- [Set task]:
Repeat only the lines from the line containing "The three.js and" through the line containing "rows[-1, :1]]), faces, material)", both included, exactly as they stand.

- [Records provided]:
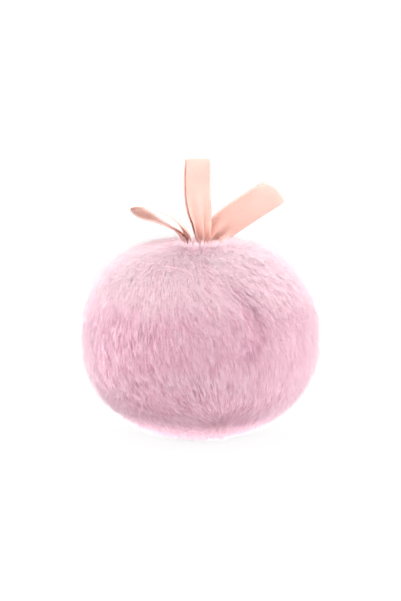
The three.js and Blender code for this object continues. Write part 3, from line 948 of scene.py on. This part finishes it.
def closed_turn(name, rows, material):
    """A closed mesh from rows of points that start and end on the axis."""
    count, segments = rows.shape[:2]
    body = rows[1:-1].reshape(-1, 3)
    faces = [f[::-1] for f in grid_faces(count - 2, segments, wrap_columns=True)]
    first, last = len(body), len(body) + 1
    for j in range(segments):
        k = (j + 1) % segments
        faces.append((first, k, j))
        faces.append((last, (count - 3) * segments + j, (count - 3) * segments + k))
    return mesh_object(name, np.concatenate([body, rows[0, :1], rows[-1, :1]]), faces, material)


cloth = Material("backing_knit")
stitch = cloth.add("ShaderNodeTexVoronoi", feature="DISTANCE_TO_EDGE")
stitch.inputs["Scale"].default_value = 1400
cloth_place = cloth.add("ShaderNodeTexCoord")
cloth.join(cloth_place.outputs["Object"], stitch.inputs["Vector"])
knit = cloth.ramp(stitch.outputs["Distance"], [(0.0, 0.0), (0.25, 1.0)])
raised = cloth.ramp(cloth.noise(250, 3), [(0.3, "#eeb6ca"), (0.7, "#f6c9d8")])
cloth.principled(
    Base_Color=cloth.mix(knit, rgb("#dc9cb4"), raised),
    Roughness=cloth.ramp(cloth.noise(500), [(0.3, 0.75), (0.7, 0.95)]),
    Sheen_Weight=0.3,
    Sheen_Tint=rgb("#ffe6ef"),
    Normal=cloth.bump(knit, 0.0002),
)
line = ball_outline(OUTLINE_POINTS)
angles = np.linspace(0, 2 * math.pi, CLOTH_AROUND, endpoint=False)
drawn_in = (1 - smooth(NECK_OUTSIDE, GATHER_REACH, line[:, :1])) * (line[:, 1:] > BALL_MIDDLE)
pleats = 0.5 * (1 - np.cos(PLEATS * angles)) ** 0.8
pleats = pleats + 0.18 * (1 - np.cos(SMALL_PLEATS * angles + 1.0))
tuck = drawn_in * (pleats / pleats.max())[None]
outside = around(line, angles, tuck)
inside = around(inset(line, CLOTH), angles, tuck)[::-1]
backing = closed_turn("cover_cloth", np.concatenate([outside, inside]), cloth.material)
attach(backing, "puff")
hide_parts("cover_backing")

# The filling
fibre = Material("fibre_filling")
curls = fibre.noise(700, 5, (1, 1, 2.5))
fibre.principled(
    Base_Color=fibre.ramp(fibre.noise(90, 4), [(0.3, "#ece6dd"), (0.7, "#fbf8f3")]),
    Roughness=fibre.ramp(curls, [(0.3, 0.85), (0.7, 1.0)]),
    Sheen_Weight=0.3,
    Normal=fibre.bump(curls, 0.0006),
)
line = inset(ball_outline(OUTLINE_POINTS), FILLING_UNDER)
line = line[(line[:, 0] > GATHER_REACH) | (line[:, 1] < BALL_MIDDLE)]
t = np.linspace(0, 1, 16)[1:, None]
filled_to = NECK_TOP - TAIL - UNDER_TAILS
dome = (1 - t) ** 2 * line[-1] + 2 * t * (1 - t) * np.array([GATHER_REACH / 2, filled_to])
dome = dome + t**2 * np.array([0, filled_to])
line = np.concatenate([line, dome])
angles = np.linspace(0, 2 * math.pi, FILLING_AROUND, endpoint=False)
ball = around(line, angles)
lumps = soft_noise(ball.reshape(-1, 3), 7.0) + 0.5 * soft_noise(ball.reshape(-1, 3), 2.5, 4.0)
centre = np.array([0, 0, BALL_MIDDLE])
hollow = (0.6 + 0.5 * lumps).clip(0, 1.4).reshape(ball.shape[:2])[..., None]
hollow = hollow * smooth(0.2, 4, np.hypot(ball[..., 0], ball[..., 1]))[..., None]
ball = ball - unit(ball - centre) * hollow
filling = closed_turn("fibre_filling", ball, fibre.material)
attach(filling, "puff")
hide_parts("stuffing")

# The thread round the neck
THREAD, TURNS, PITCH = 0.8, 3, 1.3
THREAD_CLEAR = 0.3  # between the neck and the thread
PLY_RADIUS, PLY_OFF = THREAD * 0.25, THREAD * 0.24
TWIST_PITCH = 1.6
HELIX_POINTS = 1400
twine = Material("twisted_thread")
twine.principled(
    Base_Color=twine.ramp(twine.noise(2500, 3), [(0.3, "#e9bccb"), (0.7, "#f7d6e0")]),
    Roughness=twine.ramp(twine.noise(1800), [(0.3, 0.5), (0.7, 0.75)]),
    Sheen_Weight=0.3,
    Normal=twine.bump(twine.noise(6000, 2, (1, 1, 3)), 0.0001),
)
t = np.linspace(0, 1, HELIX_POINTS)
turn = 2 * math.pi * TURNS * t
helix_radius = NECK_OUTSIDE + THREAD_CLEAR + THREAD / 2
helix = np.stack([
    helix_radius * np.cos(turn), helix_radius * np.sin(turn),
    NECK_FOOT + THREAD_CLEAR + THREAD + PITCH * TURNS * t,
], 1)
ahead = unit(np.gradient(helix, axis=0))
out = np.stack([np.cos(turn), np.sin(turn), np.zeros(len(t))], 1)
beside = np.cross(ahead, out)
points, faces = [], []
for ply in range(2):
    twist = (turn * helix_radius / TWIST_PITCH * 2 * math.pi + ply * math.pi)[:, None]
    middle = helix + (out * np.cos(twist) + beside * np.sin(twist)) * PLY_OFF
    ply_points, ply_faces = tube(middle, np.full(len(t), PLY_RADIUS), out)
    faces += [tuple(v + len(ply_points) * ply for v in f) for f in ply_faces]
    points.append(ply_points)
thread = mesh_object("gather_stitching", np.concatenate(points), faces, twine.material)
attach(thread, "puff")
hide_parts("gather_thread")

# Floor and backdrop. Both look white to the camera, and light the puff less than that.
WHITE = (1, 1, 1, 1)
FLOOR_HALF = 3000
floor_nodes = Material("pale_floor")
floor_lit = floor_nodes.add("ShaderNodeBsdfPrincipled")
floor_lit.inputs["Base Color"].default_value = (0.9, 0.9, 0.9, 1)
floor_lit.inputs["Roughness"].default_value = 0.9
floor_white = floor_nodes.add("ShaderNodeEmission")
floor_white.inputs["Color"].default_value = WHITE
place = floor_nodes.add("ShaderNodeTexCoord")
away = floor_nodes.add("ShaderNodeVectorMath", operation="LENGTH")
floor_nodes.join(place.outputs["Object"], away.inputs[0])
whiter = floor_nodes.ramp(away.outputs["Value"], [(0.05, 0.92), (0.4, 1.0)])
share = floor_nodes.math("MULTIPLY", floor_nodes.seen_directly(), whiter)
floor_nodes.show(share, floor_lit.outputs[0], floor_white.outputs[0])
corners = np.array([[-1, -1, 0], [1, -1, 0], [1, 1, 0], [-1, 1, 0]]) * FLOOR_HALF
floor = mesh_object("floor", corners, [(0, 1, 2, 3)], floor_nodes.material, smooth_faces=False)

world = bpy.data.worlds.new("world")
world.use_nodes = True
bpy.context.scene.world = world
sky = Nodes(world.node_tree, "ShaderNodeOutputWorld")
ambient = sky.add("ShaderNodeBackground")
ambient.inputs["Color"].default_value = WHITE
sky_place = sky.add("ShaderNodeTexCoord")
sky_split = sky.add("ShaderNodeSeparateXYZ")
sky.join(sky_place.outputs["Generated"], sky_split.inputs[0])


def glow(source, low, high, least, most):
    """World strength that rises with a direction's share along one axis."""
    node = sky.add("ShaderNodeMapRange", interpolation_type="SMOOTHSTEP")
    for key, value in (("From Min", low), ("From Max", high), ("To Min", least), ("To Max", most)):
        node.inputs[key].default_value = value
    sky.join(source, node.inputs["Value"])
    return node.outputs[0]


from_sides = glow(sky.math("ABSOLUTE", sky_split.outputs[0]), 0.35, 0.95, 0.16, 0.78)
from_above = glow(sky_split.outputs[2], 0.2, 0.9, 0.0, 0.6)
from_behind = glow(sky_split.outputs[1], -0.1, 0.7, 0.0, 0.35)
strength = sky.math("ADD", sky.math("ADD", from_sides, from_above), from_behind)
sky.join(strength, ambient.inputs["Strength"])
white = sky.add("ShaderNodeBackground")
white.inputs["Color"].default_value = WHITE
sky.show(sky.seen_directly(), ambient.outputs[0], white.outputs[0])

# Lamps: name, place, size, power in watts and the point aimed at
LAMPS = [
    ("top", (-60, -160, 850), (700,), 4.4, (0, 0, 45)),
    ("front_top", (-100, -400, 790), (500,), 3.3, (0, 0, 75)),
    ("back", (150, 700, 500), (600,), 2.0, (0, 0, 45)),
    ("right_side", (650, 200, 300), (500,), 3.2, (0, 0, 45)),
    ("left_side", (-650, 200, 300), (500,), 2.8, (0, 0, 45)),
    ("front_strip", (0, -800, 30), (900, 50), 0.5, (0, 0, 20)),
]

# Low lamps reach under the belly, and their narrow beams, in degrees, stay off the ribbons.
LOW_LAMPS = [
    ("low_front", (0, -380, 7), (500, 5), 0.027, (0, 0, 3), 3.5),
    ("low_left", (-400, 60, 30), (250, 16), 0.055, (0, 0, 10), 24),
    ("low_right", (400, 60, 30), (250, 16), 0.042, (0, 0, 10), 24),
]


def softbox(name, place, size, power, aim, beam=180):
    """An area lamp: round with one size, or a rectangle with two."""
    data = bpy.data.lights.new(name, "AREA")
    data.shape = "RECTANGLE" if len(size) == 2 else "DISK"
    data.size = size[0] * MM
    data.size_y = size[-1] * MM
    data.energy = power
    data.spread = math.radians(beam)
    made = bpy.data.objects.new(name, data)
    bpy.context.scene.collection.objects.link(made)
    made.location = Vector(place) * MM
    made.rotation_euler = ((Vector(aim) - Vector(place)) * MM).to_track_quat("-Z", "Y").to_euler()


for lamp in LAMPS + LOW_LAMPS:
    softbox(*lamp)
---
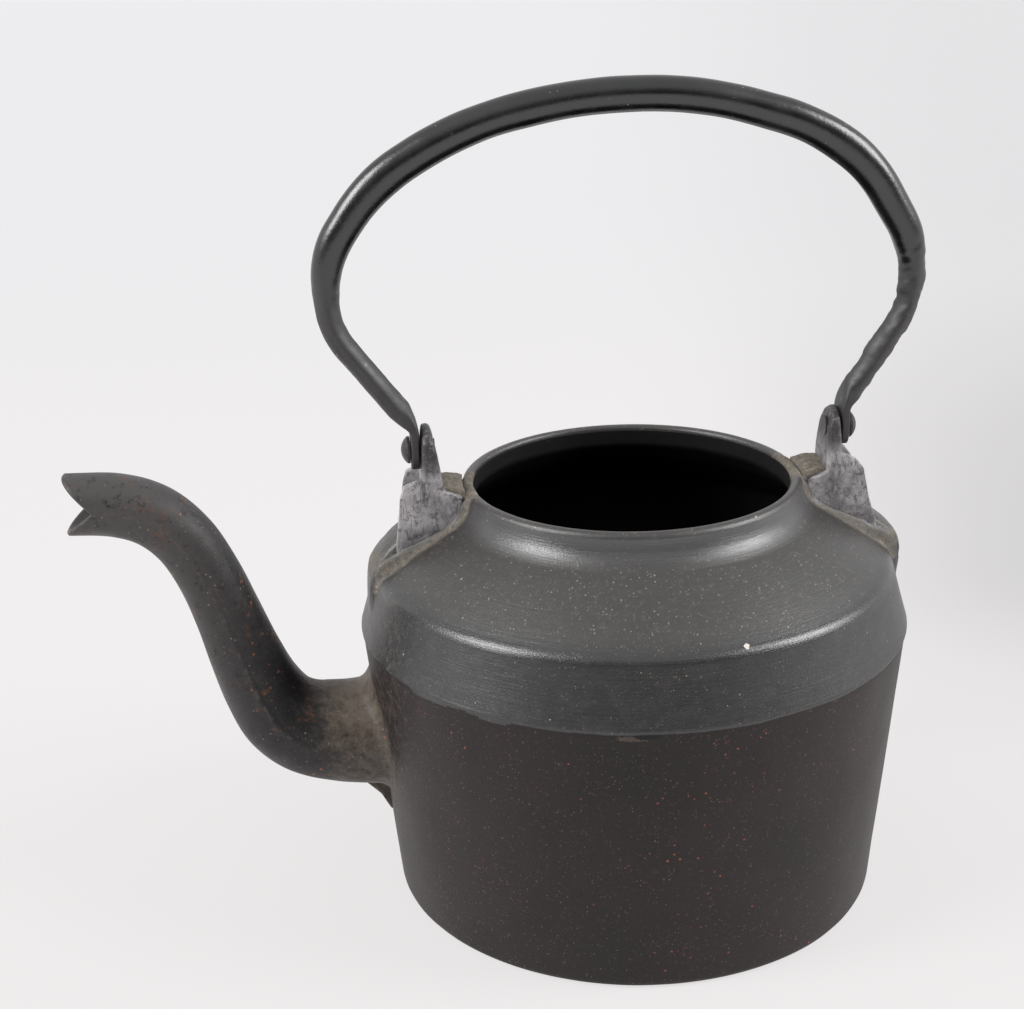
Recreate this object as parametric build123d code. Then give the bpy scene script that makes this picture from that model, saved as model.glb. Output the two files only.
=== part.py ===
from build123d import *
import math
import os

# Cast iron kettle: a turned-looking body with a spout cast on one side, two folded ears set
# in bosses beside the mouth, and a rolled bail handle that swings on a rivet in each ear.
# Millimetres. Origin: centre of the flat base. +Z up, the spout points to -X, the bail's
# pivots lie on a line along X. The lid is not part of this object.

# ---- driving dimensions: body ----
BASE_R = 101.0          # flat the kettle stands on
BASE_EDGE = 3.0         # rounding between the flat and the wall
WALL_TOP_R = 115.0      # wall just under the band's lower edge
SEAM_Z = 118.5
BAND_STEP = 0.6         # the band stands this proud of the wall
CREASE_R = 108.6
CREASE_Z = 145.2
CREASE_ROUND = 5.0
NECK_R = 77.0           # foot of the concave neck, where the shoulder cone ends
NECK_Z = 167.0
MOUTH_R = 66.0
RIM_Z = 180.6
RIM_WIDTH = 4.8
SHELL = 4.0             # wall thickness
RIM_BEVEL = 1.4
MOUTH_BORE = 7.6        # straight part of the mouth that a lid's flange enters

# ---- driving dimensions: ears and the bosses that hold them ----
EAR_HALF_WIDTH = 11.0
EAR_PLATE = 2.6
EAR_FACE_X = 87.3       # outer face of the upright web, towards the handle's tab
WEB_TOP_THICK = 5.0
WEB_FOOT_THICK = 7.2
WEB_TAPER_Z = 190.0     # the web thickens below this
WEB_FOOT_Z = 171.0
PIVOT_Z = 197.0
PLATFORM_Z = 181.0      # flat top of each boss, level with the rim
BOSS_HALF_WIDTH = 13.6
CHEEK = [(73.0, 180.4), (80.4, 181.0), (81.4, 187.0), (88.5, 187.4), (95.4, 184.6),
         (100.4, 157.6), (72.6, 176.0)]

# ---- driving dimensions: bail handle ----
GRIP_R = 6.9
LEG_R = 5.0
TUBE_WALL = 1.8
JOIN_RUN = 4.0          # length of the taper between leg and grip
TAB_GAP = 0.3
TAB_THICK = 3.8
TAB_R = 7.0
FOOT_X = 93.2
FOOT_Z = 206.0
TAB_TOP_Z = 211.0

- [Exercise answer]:
The three.js and Blender code for this object continues. Write part 3, from line 948 of scene.py on. This part finishes it.
def closed_turn(name, rows, material):
    """A closed mesh from rows of points that start and end on the axis."""
    count, segments = rows.shape[:2]
    body = rows[1:-1].reshape(-1, 3)
    faces = [f[::-1] for f in grid_faces(count - 2, segments, wrap_columns=True)]
    first, last = len(body), len(body) + 1
    for j in range(segments):
        k = (j + 1) % segments
        faces.append((first, k, j))
        faces.append((last, (count - 3) * segments + j, (count - 3) * segments + k))
    return mesh_object(name, np.concatenate([body, rows[0, :1], rows[-1, :1]]), faces, material)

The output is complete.